Exercise brief.
Write out all of the lines below, exactly and completely.

Dataset content.
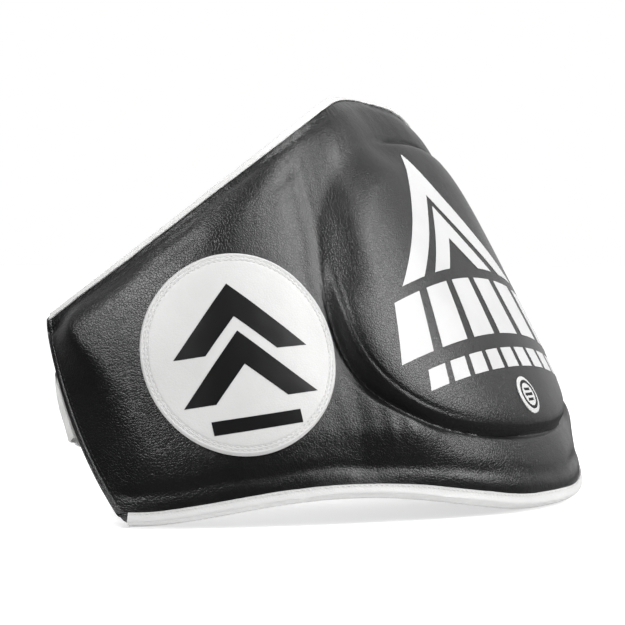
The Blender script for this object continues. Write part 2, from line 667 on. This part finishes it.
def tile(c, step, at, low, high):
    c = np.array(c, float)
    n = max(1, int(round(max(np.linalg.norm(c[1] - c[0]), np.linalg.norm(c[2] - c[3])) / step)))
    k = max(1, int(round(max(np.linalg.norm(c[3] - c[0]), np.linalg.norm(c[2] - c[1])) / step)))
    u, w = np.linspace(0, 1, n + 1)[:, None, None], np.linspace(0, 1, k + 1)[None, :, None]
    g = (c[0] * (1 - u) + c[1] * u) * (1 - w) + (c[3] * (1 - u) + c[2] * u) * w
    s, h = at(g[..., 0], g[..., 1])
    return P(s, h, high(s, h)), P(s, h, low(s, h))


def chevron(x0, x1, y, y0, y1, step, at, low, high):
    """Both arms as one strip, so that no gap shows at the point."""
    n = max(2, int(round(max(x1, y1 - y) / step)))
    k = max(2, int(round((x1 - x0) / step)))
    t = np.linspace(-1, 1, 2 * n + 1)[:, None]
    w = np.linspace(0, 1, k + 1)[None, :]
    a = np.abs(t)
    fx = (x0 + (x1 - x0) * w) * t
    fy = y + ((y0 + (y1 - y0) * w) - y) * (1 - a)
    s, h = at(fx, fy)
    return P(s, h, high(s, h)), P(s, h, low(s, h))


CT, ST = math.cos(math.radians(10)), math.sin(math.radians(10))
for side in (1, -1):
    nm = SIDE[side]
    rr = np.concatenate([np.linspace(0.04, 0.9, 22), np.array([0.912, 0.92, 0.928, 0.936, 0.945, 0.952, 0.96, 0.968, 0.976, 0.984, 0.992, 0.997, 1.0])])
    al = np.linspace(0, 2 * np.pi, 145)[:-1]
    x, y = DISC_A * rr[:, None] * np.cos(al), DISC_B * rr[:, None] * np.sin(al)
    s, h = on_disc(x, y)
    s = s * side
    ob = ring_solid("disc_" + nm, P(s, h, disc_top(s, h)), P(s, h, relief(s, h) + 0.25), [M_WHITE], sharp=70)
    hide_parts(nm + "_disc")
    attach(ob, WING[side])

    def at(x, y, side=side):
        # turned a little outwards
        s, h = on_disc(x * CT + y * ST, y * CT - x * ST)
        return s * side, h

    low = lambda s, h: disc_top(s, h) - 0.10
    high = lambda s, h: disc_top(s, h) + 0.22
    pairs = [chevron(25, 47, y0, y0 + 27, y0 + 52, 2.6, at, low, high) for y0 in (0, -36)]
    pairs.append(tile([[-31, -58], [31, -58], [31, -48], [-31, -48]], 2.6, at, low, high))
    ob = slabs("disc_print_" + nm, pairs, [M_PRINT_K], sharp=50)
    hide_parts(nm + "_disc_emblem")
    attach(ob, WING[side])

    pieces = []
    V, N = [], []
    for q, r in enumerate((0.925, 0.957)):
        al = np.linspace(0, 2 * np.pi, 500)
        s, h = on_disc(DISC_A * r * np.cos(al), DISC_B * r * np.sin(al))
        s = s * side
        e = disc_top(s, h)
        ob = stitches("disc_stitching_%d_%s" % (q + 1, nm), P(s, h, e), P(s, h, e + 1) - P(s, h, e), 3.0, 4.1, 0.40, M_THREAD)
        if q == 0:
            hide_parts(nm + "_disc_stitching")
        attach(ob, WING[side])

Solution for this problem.
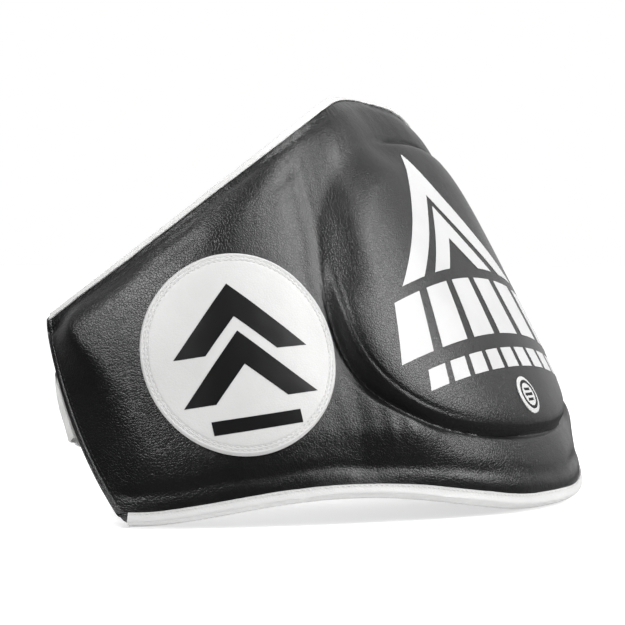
The Blender script for this object continues. Write part 2, from line 667 on. This part finishes it.
def tile(c, step, at, low, high):
    c = np.array(c, float)
    n = max(1, int(round(max(np.linalg.norm(c[1] - c[0]), np.linalg.norm(c[2] - c[3])) / step)))
    k = max(1, int(round(max(np.linalg.norm(c[3] - c[0]), np.linalg.norm(c[2] - c[1])) / step)))
    u, w = np.linspace(0, 1, n + 1)[:, None, None], np.linspace(0, 1, k + 1)[None, :, None]
    g = (c[0] * (1 - u) + c[1] * u) * (1 - w) + (c[3] * (1 - u) + c[2] * u) * w
    s, h = at(g[..., 0], g[..., 1])
    return P(s, h, high(s, h)), P(s, h, low(s, h))


def chevron(x0, x1, y, y0, y1, step, at, low, high):
    """Both arms as one strip, so that no gap shows at the point."""
    n = max(2, int(round(max(x1, y1 - y) / step)))
    k = max(2, int(round((x1 - x0) / step)))
    t = np.linspace(-1, 1, 2 * n + 1)[:, None]
    w = np.linspace(0, 1, k + 1)[None, :]
    a = np.abs(t)
    fx = (x0 + (x1 - x0) * w) * t
    fy = y + ((y0 + (y1 - y0) * w) - y) * (1 - a)
    s, h = at(fx, fy)
    return P(s, h, high(s, h)), P(s, h, low(s, h))


CT, ST = math.cos(math.radians(10)), math.sin(math.radians(10))
for side in (1, -1):
    nm = SIDE[side]
    rr = np.concatenate([np.linspace(0.04, 0.9, 22), np.array([0.912, 0.92, 0.928, 0.936, 0.945, 0.952, 0.96, 0.968, 0.976, 0.984, 0.992, 0.997, 1.0])])
    al = np.linspace(0, 2 * np.pi, 145)[:-1]
    x, y = DISC_A * rr[:, None] * np.cos(al), DISC_B * rr[:, None] * np.sin(al)
    s, h = on_disc(x, y)
    s = s * side
    ob = ring_solid("disc_" + nm, P(s, h, disc_top(s, h)), P(s, h, relief(s, h) + 0.25), [M_WHITE], sharp=70)
    hide_parts(nm + "_disc")
    attach(ob, WING[side])

    def at(x, y, side=side):
        # turned a little outwards
        s, h = on_disc(x * CT + y * ST, y * CT - x * ST)
        return s * side, h

    low = lambda s, h: disc_top(s, h) - 0.10
    high = lambda s, h: disc_top(s, h) + 0.22
    pairs = [chevron(25, 47, y0, y0 + 27, y0 + 52, 2.6, at, low, high) for y0 in (0, -36)]
    pairs.append(tile([[-31, -58], [31, -58], [31, -48], [-31, -48]], 2.6, at, low, high))
    ob = slabs("disc_print_" + nm, pairs, [M_PRINT_K], sharp=50)
    hide_parts(nm + "_disc_emblem")
    attach(ob, WING[side])

    pieces = []
    V, N = [], []
    for q, r in enumerate((0.925, 0.957)):
        al = np.linspace(0, 2 * np.pi, 500)
        s, h = on_disc(DISC_A * r * np.cos(al), DISC_B * r * np.sin(al))
        s = s * side
        e = disc_top(s, h)
        ob = stitches("disc_stitching_%d_%s" % (q + 1, nm), P(s, h, e), P(s, h, e + 1) - P(s, h, e), 3.0, 4.1, 0.40, M_THREAD)
        if q == 0:
            hide_parts(nm + "_disc_stitching")
        attach(ob, WING[side])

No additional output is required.